Larry Kenswil, president of Universal’s ELabs, acknowledged that the deal with EMusic was a compromise on security. One of the benefits, though, is providing an outlet for albums that are increasingly hard to find in stores, he said.

The albums provided through EMusic will be older rock, pop, jazz and blues records by the likes of Chuck Berry, Neil Diamond, Billie Holiday and Sonic Youth. “We have this catalog of great music that’s not getting the audience it should,” he said, partly because retailers don’t have the space for the tens of thousands of CDs still in print.

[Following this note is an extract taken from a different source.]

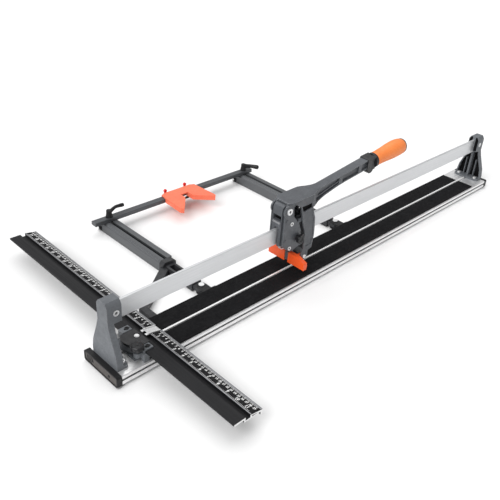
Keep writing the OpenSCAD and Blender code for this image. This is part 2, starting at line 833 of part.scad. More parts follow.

Founded late in 1997, EMusic rode the Internet-stock surge to a peak value of more than $250 million. But its inability to win licenses from the major labels stopped the company from building much of a following, and Universal snapped it up in April 2001 for only $22 million.

Bob Kohn, an EMusic founder who now runs the online comedy outlet Laugh.com, said the main stumbling block for the major labels has always been the MP3 format and the fear of piracy. But “all of the major record companies’ music has already been available in the MP3 format by users who rip [MP3s] from CDs,” Kohn said.

EMusic and Universal declined to release the financial terms of their agreement.

If EMusic has to pay Universal a fee for every song downloaded, as is typical in such deals, heavy downloading could conceivably cost EMusic more than it collects in subscription fees.